RNA-binding proteins are emerging as the next generation of molecular medicine.
RNA-binding proteins are emerging as the next generation of molecular medicine. Locanabio, one of the pioneers in that space, just showed promising results with an RNA-targeting therapy against the toxic RNA that is at the heart of myotonic dystrophy type 1 (DM1).
“This study is the first of its kind to show in vivo ability to use RNA targeting proteins to manipulate RNA to correct its message to treat disease in an animal model,” Jim Burns, Ph.D., CEO, told BioSpace.
The paper, published in Nature Biomedical Engineering, suggests durable results and, hence, the possibility of a one-time delivery to reverse the functional and biochemical effects of mutant RNA.
DM1 is caused by CTG microsatellite repeat expansions (MREs) in the 3’ untranslated region of the DMPK gene.
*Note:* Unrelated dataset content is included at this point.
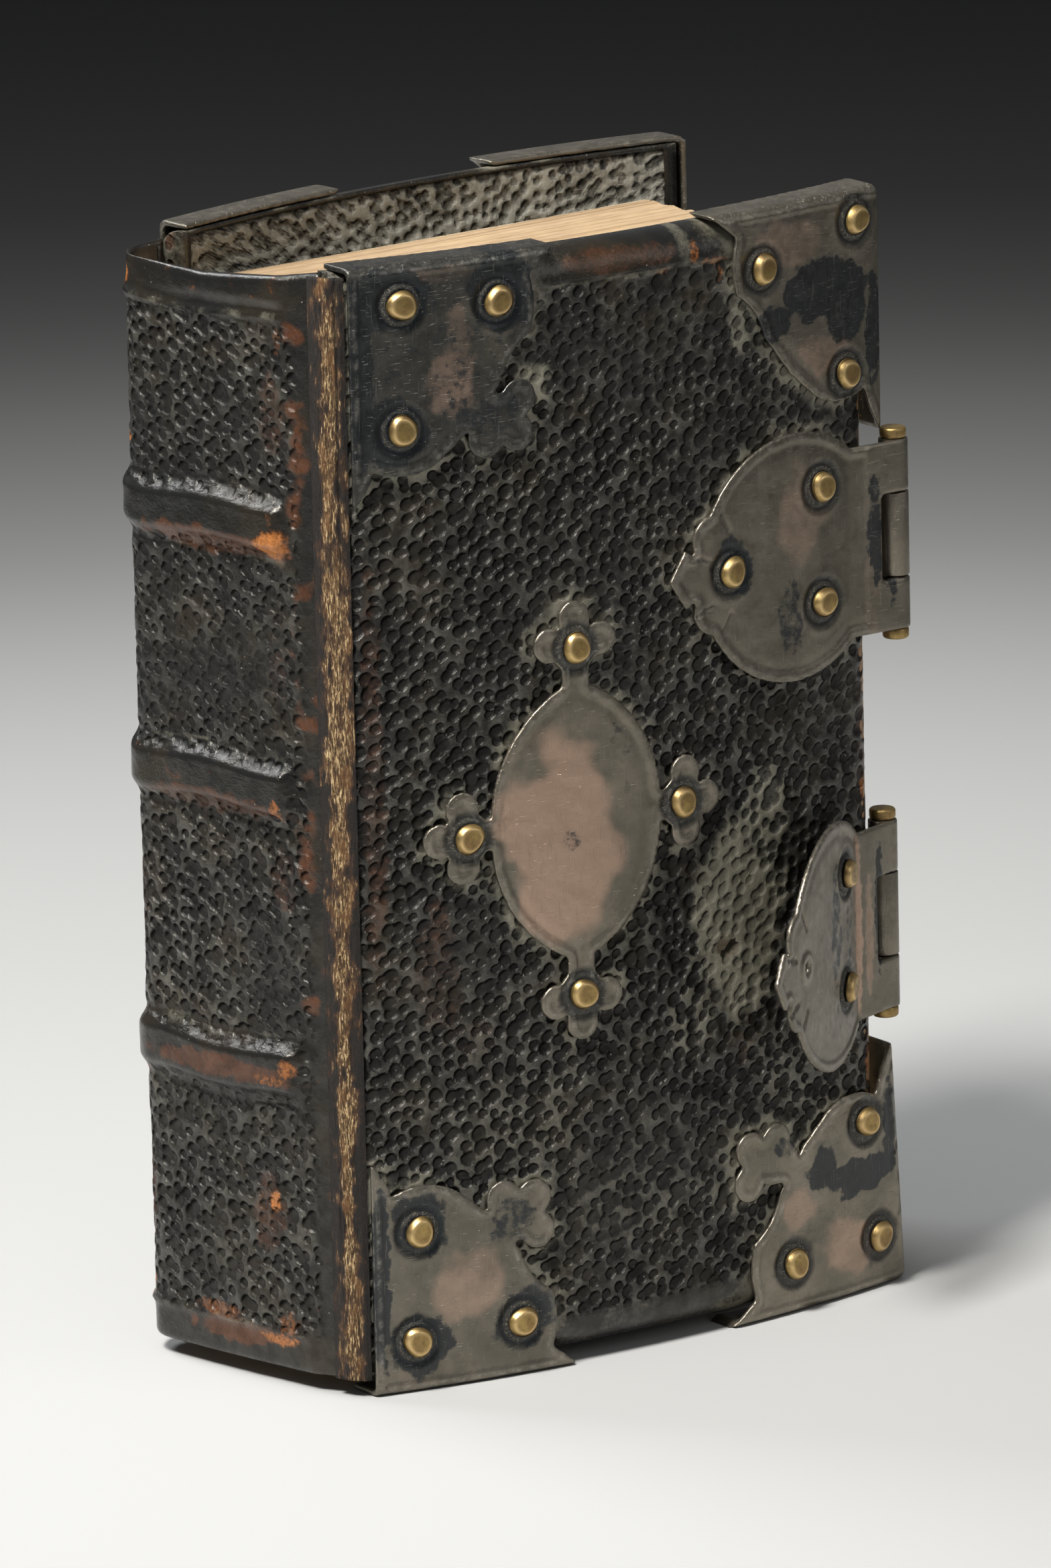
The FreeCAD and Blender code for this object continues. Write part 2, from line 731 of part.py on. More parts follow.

Locanabio eliminated those MREs by delivering adeno-associated virus (AAV) vectors with a payload of catalytically inactive Cas9 that is mutated to bind to RNA and fused to RNA endonuclease, with an RNA guide to deliver the complex to the mRNA you want to destroy, Burns said.
Once the complex reaches the RNA, he continued, “it binds to the repetitive RNA and digests/cleaves it. The machinery within the vector turns the DNA template for making the Cas9, RNA endonuclease, and the RNA guide into a factory that continuously makes the product coded for by the DNA. The DNA is made into RNA, which is made into the protein, guide, and nuclease, which then work together to destroy the disease-causing RNA – CUG repeat RNA.”
Mice were dosed with either intramuscular or systemic injections of the therapeutic. When they were assessed three months later, researchers found the Cas9 still was expressed.
“The cells were destroying the toxic RNA in the nucleus, the splicing factors returned to more the normal phenotype, and there was improvement in myotonia (functional read out),” Burns said. Those changes were first seen four weeks after treatment. Additionally, he added, “There were very low off-target effects.”
This isn’t a cure, Burns cautioned, but it certainly seems close. By targeting RNA rather than DNA, this therapeutic minimizes the risks associated with modifying the DNA, but it means that patients will still have the genetic mutation itself.
“We target the toxic repeats in the non-coding part of the mRNA. By destroying that part, the whole mRNA at the core of the disease is destroyed,” Burns said. “What’s important is that it only destroys the mutant mRNA, not the normal allele.”
Locanabio plans to begin IND-enabling studies in 2021.
“We’re also applying this technology to other repeat expansion diseases, such as Huntington’s, spinocerebellar ataxia type 1 (SCA1), and the most common familial genetic form of ALS.
“The initial DM1 work was done with RCas9, which is made to target RNA (hence the “r”),” Burns said.
The foundational insight was that Cas9 could be modified so it could bind to and edit RNA, rather than binding to and editing DNA.
That insight began in Gene Yeo’s lab, with the 2016 publication in Cell, Burns said.
“They were excited to see that CRISPR/Cas-RNA complexes could be programmed to target RNAs in live cells. We then imagined we could fuse proteins, such as RNA-degrading enzymes, to target RNA in a sequence-specific manner, and then affect it – in this case, destroying toxic RNAs, which we published in 2017 in Cell,” Burns said. “In 2017, the successful destruction of toxic repetitive RNAs in DM1 patient cells motivated us to evaluate the approach in mice models of DM1. Because DM1 is a disease due to the toxic gain-of-function of these repetitive RNAs, and the mice models clearly reflected the patient phenotype, we expected it would serve as a good model to demonstrate disease reversal.”
This is one of many RNA-targeting approaches that researchers are trying on the DM1 locus. Other research groups are investigating antisense oligonucleotides (ASOs) and siRNAs.
“Unfortunately, these toxic repeats are present in the nucleus, and siRNA-mediated RISC/Ago recruitment happens in the cytoplasm. ASOs have not delivered well in muscle cells,” Burns said.
Therefore, Locanabio’s team believed that using an AAV-mediated delivery to muscle with an engineered sequence-specific RNA endonuclease would work.
Based on the preclinical success of the AAV-targeting mRNA approach, “We’re also developing additional RNA binding protein systems,” Burns said. Cas13d and PUF (Pumilio and FBF) are examples.
RNA protein binding has the potential to become an especially promising area of genetic medicine. “People are just starting to realize that,” Burns said. As such, protein binding is emerging as the next generation of genetic medicine, and Locanabio is poised to lead that evolution.